Aim of the task:
Everything from the line containing "Turn this picture" to the final line of the records below should be given again exactly, and nothing else.

/---

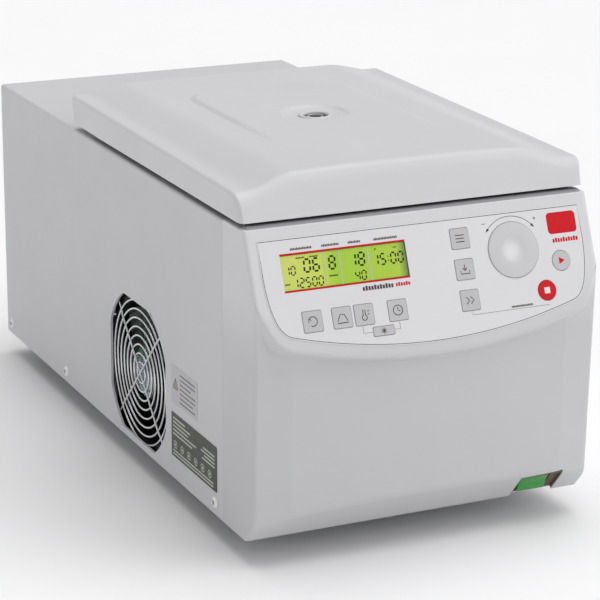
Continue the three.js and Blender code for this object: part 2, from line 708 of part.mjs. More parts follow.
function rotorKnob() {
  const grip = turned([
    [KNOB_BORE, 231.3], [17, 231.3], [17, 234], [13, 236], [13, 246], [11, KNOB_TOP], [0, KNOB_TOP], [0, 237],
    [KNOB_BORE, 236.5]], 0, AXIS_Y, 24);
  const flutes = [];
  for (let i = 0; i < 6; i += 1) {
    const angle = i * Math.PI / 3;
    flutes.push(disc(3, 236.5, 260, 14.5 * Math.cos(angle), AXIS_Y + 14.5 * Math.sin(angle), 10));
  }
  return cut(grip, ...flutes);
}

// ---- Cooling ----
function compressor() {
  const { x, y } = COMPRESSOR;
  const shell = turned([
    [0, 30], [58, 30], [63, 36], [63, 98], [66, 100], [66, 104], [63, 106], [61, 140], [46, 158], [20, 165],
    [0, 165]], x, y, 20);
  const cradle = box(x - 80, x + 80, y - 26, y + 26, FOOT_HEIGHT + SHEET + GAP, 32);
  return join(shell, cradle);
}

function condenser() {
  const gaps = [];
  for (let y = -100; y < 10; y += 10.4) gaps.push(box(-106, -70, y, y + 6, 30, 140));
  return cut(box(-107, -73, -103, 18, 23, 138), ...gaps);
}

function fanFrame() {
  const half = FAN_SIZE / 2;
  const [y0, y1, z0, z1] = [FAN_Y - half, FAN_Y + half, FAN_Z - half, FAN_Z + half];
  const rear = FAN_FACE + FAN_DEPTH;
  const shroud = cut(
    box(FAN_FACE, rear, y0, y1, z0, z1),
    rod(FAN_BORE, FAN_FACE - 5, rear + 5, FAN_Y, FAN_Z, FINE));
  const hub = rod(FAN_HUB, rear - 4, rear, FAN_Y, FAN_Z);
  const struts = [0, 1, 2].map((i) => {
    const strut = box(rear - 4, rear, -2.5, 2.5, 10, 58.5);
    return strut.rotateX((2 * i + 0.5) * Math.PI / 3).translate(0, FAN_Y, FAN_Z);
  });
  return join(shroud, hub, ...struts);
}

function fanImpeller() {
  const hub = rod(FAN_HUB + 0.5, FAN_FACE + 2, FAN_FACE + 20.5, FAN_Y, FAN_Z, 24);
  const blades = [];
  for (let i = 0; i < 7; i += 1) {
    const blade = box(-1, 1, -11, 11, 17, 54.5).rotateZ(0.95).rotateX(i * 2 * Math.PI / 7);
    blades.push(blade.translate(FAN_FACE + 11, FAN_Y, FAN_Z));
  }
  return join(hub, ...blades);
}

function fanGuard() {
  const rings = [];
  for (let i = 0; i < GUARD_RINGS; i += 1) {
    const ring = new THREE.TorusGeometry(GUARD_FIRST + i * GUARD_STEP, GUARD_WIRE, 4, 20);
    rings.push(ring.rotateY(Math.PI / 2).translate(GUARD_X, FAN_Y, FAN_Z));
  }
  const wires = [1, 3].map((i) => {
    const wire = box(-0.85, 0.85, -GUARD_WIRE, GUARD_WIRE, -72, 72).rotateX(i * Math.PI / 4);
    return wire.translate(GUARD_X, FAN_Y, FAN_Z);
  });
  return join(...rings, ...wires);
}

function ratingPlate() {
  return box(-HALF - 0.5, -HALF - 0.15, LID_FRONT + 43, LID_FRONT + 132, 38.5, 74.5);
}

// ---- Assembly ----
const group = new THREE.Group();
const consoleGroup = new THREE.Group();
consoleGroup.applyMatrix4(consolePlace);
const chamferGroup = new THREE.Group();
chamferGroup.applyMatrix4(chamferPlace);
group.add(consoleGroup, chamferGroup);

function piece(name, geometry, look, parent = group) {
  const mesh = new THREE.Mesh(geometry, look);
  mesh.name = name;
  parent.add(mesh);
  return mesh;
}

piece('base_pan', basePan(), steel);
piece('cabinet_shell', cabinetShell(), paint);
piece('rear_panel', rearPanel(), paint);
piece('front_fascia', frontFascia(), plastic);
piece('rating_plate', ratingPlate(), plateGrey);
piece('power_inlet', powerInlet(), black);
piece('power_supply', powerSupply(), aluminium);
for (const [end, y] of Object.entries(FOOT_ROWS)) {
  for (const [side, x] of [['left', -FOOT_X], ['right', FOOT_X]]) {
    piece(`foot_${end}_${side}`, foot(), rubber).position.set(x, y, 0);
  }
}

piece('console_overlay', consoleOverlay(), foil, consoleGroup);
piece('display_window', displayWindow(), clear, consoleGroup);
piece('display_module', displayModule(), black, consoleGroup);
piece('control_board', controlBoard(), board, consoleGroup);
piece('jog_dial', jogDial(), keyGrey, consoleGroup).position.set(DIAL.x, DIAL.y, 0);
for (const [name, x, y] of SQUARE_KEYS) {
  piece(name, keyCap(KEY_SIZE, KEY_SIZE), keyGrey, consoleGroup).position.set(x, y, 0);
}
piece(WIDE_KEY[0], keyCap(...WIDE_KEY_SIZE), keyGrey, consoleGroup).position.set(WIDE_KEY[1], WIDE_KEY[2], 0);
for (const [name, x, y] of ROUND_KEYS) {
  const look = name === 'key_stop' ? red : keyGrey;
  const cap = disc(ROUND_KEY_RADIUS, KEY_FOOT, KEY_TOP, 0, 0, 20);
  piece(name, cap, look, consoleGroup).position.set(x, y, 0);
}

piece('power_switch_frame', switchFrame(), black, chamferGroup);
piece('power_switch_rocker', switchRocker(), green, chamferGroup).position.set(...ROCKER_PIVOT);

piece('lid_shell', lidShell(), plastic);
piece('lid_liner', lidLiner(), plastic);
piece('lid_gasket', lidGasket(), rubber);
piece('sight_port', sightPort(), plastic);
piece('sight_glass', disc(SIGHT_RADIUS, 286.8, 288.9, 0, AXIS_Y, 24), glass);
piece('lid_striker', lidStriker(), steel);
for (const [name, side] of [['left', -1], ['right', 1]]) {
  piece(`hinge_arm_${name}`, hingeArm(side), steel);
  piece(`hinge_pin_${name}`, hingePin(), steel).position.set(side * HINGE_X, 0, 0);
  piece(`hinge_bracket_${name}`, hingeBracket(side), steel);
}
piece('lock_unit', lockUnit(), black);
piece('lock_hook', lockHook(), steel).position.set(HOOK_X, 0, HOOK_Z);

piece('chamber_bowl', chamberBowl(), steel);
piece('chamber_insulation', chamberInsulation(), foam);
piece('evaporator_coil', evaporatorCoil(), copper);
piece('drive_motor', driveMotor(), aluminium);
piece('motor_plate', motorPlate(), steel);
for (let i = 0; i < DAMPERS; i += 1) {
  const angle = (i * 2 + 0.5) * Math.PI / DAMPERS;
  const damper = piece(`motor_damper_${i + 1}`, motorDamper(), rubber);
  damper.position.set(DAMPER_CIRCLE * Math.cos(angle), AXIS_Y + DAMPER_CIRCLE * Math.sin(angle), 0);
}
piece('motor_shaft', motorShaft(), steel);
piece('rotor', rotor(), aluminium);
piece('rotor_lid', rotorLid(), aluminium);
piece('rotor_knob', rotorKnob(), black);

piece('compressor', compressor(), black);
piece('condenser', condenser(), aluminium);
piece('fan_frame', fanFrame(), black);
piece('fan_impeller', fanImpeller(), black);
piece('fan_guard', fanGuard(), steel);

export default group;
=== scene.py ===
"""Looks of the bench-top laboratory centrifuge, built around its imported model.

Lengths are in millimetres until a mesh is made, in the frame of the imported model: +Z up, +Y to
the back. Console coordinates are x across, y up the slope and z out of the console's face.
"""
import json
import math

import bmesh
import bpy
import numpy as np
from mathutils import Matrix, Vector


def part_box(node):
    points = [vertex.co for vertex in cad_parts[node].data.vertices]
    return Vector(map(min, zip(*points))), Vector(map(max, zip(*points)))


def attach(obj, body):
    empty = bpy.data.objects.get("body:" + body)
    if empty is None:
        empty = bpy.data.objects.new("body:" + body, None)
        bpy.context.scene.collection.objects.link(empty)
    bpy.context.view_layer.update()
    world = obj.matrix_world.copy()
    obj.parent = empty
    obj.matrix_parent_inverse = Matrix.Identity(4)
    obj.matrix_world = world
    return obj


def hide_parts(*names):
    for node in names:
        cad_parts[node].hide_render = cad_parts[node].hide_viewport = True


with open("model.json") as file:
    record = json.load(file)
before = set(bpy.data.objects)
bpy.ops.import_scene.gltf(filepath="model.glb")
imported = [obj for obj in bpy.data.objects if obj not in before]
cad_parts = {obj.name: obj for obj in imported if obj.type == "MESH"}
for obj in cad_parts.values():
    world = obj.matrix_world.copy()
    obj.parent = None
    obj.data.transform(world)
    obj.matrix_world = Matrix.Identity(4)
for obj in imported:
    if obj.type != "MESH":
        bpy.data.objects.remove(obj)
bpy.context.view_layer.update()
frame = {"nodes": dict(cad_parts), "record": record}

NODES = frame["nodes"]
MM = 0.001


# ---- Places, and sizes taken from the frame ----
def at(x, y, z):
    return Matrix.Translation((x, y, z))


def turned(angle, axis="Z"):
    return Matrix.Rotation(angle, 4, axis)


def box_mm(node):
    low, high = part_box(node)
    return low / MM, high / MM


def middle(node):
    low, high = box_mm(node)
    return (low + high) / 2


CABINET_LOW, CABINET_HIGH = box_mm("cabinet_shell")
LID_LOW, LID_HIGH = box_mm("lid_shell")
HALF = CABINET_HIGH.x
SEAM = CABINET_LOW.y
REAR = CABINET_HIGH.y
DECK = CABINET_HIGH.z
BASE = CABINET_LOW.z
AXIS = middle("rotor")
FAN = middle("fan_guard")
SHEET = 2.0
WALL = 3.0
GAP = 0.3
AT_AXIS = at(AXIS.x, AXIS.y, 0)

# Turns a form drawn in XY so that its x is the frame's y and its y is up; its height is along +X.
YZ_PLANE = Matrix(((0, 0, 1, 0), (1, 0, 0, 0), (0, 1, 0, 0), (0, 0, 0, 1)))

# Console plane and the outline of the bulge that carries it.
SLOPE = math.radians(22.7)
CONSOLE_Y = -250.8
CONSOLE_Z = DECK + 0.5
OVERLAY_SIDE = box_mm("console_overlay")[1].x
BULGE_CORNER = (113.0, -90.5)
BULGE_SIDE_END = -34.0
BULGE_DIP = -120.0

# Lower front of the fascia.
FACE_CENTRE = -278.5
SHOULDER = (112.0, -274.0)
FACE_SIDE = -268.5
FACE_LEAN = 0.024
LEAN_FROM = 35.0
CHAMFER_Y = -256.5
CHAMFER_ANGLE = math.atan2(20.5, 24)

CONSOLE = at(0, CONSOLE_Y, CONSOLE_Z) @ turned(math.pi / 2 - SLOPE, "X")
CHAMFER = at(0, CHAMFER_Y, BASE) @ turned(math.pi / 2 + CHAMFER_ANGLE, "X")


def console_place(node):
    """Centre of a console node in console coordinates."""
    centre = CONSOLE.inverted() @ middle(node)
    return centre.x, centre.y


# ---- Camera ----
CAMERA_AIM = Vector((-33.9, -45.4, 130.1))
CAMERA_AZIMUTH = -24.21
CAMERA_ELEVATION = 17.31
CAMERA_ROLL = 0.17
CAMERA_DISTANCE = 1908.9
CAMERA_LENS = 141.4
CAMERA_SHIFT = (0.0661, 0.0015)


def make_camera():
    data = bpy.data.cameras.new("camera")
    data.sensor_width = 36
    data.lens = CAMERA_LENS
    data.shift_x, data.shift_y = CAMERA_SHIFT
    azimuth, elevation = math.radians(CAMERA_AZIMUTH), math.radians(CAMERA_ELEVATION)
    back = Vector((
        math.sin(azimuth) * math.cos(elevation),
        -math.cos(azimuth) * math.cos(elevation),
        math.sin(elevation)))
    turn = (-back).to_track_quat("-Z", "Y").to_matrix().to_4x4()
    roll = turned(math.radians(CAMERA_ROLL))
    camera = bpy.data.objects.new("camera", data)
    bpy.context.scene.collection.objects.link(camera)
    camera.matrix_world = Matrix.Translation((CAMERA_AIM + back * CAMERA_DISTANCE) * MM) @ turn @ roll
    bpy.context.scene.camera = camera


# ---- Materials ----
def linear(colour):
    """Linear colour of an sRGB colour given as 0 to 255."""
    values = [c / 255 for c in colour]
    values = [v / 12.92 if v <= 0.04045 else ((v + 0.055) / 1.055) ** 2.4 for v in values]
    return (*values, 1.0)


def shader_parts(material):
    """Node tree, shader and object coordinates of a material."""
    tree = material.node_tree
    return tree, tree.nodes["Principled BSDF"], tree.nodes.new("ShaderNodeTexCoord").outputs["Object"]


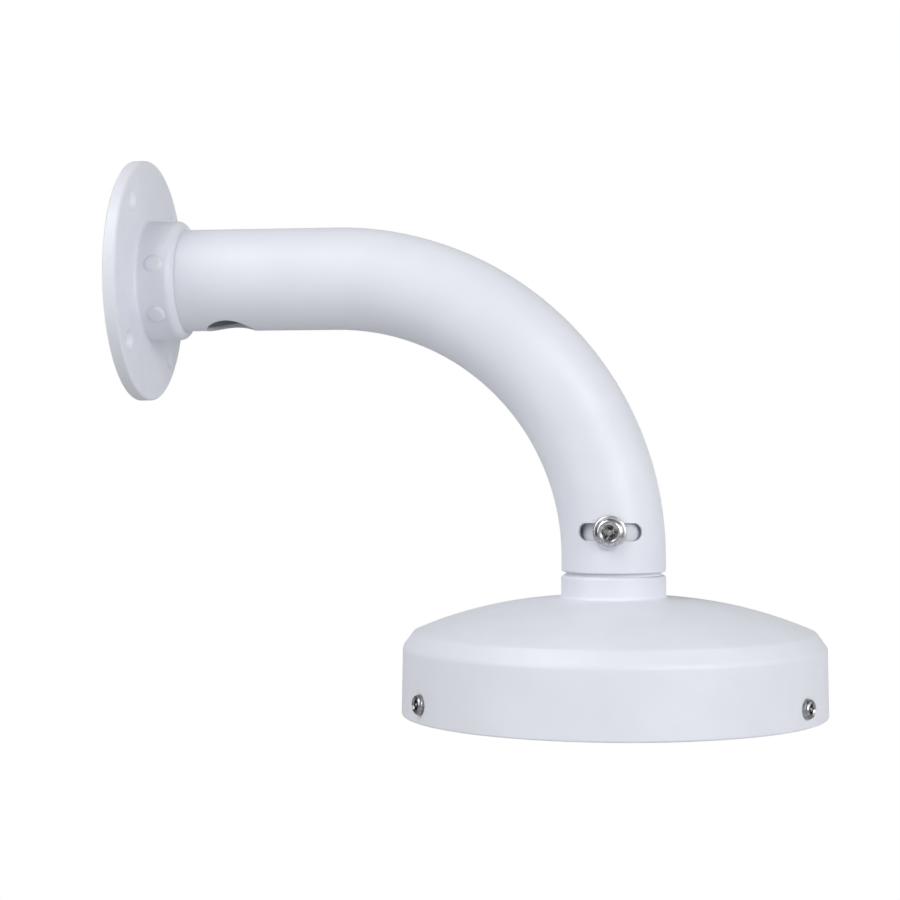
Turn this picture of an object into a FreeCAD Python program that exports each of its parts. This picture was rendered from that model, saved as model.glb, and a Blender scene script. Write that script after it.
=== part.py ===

\---

Exercise output:
Turn this picture of an object into a FreeCAD Python program that exports each of its parts. This picture was rendered from that model, saved as model.glb, and a Blender scene script. Write that script after it.
=== part.py ===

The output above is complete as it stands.